Say how many lines of the material below contain the word "follow", with no other words.

——————————

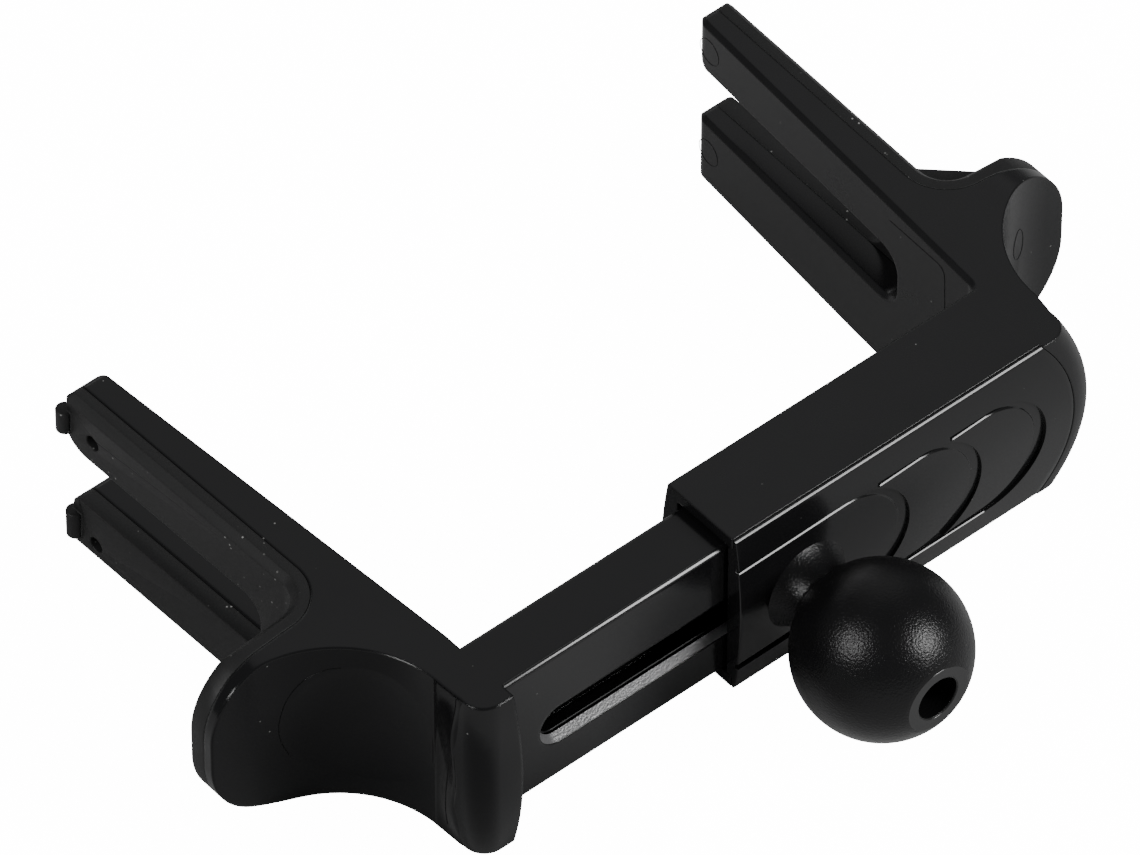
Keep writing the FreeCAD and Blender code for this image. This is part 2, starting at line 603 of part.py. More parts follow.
def make_grip(name, arm, barbs):
    """Soft grip bonded to the outer side of an arm, forked like it."""
    body = new_body(name)
    strip = pad(body, name + "_strip", new_sketch(body, name + "_lines", "XY_Plane", "-arm_base",
                                                  [grip_outline(arm)]), "%s + arm_base" % arm.top)
    # The bevel runs along the upper and lower edges of the strip's outer side.
    top, base = number(arm.top), -number("arm_base")
    outer = []
    for index, edge in enumerate(strip.Shape.Edges, start=1):
        middle = edge.CenterOfMass
        level = abs(middle.z - top) < 1e-6 or abs(middle.z - base) < 1e-6
        out = arm.side * middle.x - number(arm.face)
        behind = middle.y > number("rear_out") - 1e-6
        beside = out > number("prong_width") - 1e-3
        if level and behind and beside and edge.Length > number("grip_thickness") + 1e-3:
            outer.append("Edge%d" % index)
    bevel = body.newObject("PartDesign::Chamfer", name + "_bevel")
    bevel.Base = (strip, outer)
    bevel.setExpression("Size", bind("grip_bevel"))
    doc.recompute()
    tip = corner_cut(arm.x(arm.prong_out("0")), arm.tip, arm.side, 1, "tip_round")
    pocket(body, name + "_tip", new_sketch(body, name + "_tip_lines", "XY_Plane", arm.top, [tip]),
           "%s + arm_base" % arm.top)
    cut_fork(body, arm, "grip_fork_root")
    round_tab(body, arm)
    if barbs:
        gap_low = "%s - fork_gap" % arm.low()
        lower_tip = "%s - left_lower_short" % arm.tip
        for place, low, high, tip in (("upper", arm.low(), arm.top, arm.tip),
                                      ("lower", "-arm_base", gap_low, lower_tip)):
            rib = [(arm.x(arm.prong_out("0")), "%s - barb_back" % tip, "barb_radius")]
            lines = new_sketch(body, "%s_%s_rib_lines" % (name, place), "XY_Plane", low + " + barb_margin",
                               circles=rib)
            pad(body, "%s_%s_rib" % (name, place), lines, "%s - (%s) - 2 * barb_margin" % (high, low))
        holes = [
            ("%s - pin_hole_back" % arm.tip, "%s - pin_hole_high" % arm.top, "pin_hole"),
            ("%s - pin_hole_back" % arm.tip, "pin_hole_low - arm_base", "pin_hole"),
        ]
        sketch = new_sketch(body, name + "_hole_lines", "YZ_Plane", arm.x("prong_width - grip_thickness"),
                            circles=holes)
        pocket(body, name + "_holes", sketch, "3 * grip_thickness")
    return body


def make_cover():
    """Front cover: crowned plate with a rounded end and three hollows laid over each other like shingles."""
    plate = new_body("cover_plate")
    section = [
        ("sleeve_front", "sleeve_bottom"),
        ("lip_back", "sleeve_bottom"),
        ("lip_back", "sleeve_top"),
        ("sleeve_front", "sleeve_top"),
    ]
    section[0] = section[0] + ("crown_arc", 1)
    pad(plate, "plate", new_sketch(plate, "plate_lines", "YZ_Plane", "mouth", [section]),
        "sleeve_length + seam_inset + seam_bulge + bar_wall")
    beyond = seam_outline("0", "right_face + 2 * seam_bulge + 2 * bar_wall")
    pocket(plate, "plate_end", new_sketch(plate, "end_lines", "XZ_Plane",
                                          "-(sleeve_front - crown - bar_wall)", [beyond]),
           "lip_back - sleeve_front + crown + 2 * bar_wall")
    tongue = box_corners("mouth", "channel_end - cover_fit", "bar_bottom - bar_gap + cover_fit",
                         "bar_top + bar_gap - cover_fit")
    pad(plate, "tongue", new_sketch(plate, "tongue_lines", "XZ_Plane", "-cover_back", [tongue]),
        "cover_tongue + cover_fit")
    hole = new_sketch(plate, "nut_hole_lines", "XZ_Plane", "-(sleeve_front - crown - bar_wall)",
                      circles=[("0", "0", "nut_barrel_radius")])
    pocket(plate, "nut_hole", hole, "cover_back - sleeve_front + crown + 2 * bar_wall")
    seat = new_sketch(plate, "neck_seat_lines", "XZ_Plane", "-(sleeve_front - crown - bar_wall)",
                      circles=[("0", "0", "neck_foot_radius + cover_fit")])
    pocket(plate, "neck_seat", seat, "neck_end - sleeve_front + crown + bar_wall")

    # Each hollow starts level with the face and sinks to the right. The first is level all along.
    tools = []
    starts = ("mouth - bar_wall", "relief_first - relief_overlap", "relief_second - relief_overlap")
    ends = ("relief_first", "relief_second", "relief_third")
    for index, (start, end) in enumerate(zip(starts, ends), start=1):
        middle = "relief_rise"
        low, high = "%s - relief_radius" % middle, "%s + relief_radius" % middle
        stadium = [
            (start, low),
            ("%s - relief_radius" % end, low),
            (end, middle, "relief_radius", 1),
            ("%s - relief_radius" % end, high, "relief_radius", 1),
            (start, high),
        ]
        outline = new_body("relief_outline_%d" % index)
        pad(outline, "relief_pad_%d" % index,
            new_sketch(outline, "relief_lines_%d" % index, "XZ_Plane", "-lip_back", [stadium]),
            "crown + 2 * bar_wall")
        floor = new_body("relief_floor_%d" % index)
        ahead = "sleeve_front - crown - 2 * bar_wall"
        sections = []
        for place, depth in ((start, "relief_depth" if index == 1 else "0"), (end, "relief_depth")):
            hollow = [
                (ahead, "sleeve_bottom"),
                ("sleeve_front + %s" % depth, "sleeve_bottom"),
                ("sleeve_front + %s" % depth, "sleeve_top", "crown_arc", -1),
                (ahead, "sleeve_top"),
            ]
            lines = "floor_lines_%d_%d" % (index, len(sections))
            sections.append(new_sketch(floor, lines, "YZ_Plane", place, [hollow]))
        loft = floor.newObject("PartDesign::AdditiveLoft", "floor_loft_%d" % index)
        loft.Profile = sections[0]
        loft.Sections = sections[1:]
        loft.Ruled = True
        doc.recompute()
        tool = doc.addObject("Part::MultiCommon", "relief_tool_%d" % index)
        tool.Shapes = [outline, floor]
        tools.append(tool)
    relief = doc.addObject("Part::MultiFuse", "relief_tools")
    relief.Shapes = tools
    cover = doc.addObject("Part::Cut", "front_cover")
    cover.Base = plate
    cover.Tool = relief
    cover.Refine = True
    cover.Label = "front_cover"
    doc.recompute()
    return cover


def make_ball_stud():
    """Ball and flared neck, turned about the Y axis, with a stepped bore for the screw."""
    body = new_body("ball_stud")
    radius = "ball_diameter / 2"
    waist = "sqrt((%s)^2 - neck_waist_radius^2)" % radius
    flat = "sqrt((%s)^2 - ball_end_flat^2)" % radius
    shank = "screw_diameter / 2 + screw_clearance"
    profile = [
        ("ball_bore / 2", "-ball_bore_floor"),
        ("ball_bore / 2", "-ball_end_flat"),
        (flat, "-ball_end_flat"),
        ("neck_waist_radius", waist, radius, 1),
        ("neck_foot_radius", "cover_floor", "neck_flare_radius", -1),
        ("neck_foot_radius", "neck_end"),
        (shank, "neck_end"),
        (shank, "-ball_bore_floor"),
    ]
    sketch = new_sketch(body, "stud_profile", "XY_Plane", "0", [profile])
    turned = body.newObject("PartDesign::Revolution", "stud_turned")
    turned.Profile = sketch
    turned.ReferenceAxis = (sketch, ["V_Axis"])
    turned.Angle = 360
    doc.recompute()
    return body


def make_turned(name, profile):
    """Solid of revolution about the ball axis."""
    body = new_body(name)
    sketch = new_sketch(body, name + "_profile", "XY_Plane", "0", [profile])
    turned = body.newObject("PartDesign::Revolution", name + "_turned")
    turned.Profile = sketch
    turned.ReferenceAxis = (sketch, ["V_Axis"])
    turned.Angle = 360
    doc.recompute()
    return body


def make_spring():
    """Compression spring between the seat in the bar and the end of the channel."""
    length = "channel_end - seat - wire_diameter"
    helix = doc.addObject("Part::Helix", "spring_path")
    helix.setExpression("Height", bind(length))
    helix.setExpression("Pitch", bind("(%s) / spring_turns" % length))
    helix.setExpression("Radius", bind("spring_radius"))
    section = doc.addObject("Part::RegularPolygon", "spring_wire")
    section.Polygon = 4
    section.setExpression("Circumradius", bind("wire_diameter / 2"))
    section.setExpression("Placement.Base.x", bind("spring_radius"))
    section.Placement.Rotation = FreeCAD.Rotation(FreeCAD.Vector(1, 0, 0), 90)
    doc.recompute()
    spring = doc.addObject("Part::Sweep", "spring")
    spring.Sections = [section]
    spring.Spine = (helix, ["Edge1"])
    spring.Solid = True
    spring.Frenet = True
    spring.Label = "spring"
    spring.Placement.Rotation = FreeCAD.Rotation(FreeCAD.Vector(0, 1, 0), 90)
    spring.setExpression("Placement.Base.x", bind("seat + wire_diameter / 2"))
    spring.setExpression("Placement.Base.y", bind("bar_middle"))
    spring.setExpression("Placement.Base.z", bind("spring_rise"))
    doc.recompute()
    return spring


def make_guide_rod():
    """Steel rod, pressed into the end of the channel, that keeps the spring straight."""
    rod = doc.addObject("Part::Cylinder", "guide_rod")
    rod.Label = "guide_rod"
    rod.setExpression("Radius", bind("guide_radius"))
    rod.setExpression("Height", bind("channel_end + guide_socket - guide_start"))
    rod.Placement.Rotation = FreeCAD.Rotation(FreeCAD.Vector(0, 1, 0), 90)
    rod.setExpression("Placement.Base.x", bind("guide_start"))
    rod.setExpression("Placement.Base.y", bind("bar_middle"))
    rod.setExpression("Placement.Base.z", bind("spring_rise"))
    doc.recompute()
    return rod


screw_end = "cover_back + stop_length"
screw_profile = [
    ("0", "-ball_bore_floor - screw_head_height"),
    ("screw_head_diameter / 2", "-ball_bore_floor - screw_head_height"),
    ("screw_head_diameter / 2", "-ball_bore_floor"),
    ("screw_diameter / 2", "-ball_bore_floor"),
    ("screw_diameter / 2", screw_end),
    ("0", screw_end),
]
nut_profile = [
    ("screw_diameter / 2 + cover_fit", "neck_end"),
    ("nut_barrel_radius - cover_fit", "neck_end"),
    ("nut_barrel_radius - cover_fit", "cover_back"),
    ("stop_radius", "cover_back"),
    ("stop_radius", screw_end),
    ("screw_diameter / 2 + cover_fit", screw_end),
]

pieces = [
    make_sleeve_arm(),
    make_cover(),
    make_ball_stud(),
    make_turned("ball_screw", screw_profile),
    make_turned("stop_nut", nut_profile),
    make_slider_arm(),
    make_grip("right_grip", right_arm, False),
    make_grip("left_grip", left_arm, True),
    make_spring(),
    make_guide_rod(),
]
doc.recompute()

for item in doc.Objects:
    if "Invalid" in item.State or "Error" in item.State:
        raise RuntimeError("%s failed: %s" % (item.Name, item.State))
for piece in pieces:
    if piece.Shape.isNull() or not piece.Shape.isValid() or not piece.Shape.Solids:
        raise RuntimeError("%s has no valid solid" % piece.Label)

os.makedirs("parts", exist_ok=True)
for piece in pieces:
    piece.Shape.exportStep("parts/%s.step" % piece.Label)
    box = piece.Shape.BoundBox
    print("%-12s volume %9.2f  solids %d  x %.2f..%.2f  y %.2f..%.2f  z %.2f..%.2f" % (
        piece.Label, piece.Shape.Volume, len(piece.Shape.Solids),
        box.XMin, box.XMax, box.YMin, box.YMax, box.ZMin, box.ZMax))
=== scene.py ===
# %% [markdown]
# The object is a bracket for an air vent. Two forked arms spread behind the vent blades,
# and a 17 mm ball on the front carries a phone clamp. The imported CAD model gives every
# place, so this lesson only dresses it: finer surfaces, finishes, light and a camera.

# %% load the frame
import math
import bmesh
import bpy
import numpy as np
from mathutils import Matrix, Vector
from mathutils.bvhtree import BVHTree


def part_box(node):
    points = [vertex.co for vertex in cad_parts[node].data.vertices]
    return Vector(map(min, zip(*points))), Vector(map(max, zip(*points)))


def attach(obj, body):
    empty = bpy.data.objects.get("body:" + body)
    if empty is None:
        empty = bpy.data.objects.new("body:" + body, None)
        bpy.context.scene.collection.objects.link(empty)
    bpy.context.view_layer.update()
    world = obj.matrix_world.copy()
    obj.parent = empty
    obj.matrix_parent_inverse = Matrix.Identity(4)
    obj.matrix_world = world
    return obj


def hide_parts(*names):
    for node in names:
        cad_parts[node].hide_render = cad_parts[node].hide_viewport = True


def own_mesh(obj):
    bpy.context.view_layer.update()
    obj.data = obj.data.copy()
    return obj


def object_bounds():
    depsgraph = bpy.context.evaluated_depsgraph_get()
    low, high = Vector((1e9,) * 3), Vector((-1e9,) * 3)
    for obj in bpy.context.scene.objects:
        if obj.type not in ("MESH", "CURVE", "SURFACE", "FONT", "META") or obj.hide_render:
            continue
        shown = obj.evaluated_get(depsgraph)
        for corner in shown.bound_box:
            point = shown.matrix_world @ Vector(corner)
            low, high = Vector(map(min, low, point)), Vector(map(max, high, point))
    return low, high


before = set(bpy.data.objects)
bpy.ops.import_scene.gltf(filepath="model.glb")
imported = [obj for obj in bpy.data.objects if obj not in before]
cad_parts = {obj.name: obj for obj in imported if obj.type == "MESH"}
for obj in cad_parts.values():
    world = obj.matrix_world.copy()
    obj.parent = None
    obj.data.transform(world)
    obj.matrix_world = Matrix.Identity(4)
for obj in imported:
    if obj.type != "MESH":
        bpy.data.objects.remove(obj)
cad_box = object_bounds()
MM = 0.001
print("CAD box, mm:", [[round(float(v) / MM, 2) for v in corner] for corner in cad_box])

# %% [markdown]
# The photograph was taken from the front left, about 48 degrees above the object, with a
# long lens, so parallel edges stay nearly parallel. A camera is a position and three
# directions: right, up and forward. They follow from two angles, and the ball's place in
# the picture settles the rest. That is exact, while aiming by hand takes many tries.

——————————

# Worked answer
2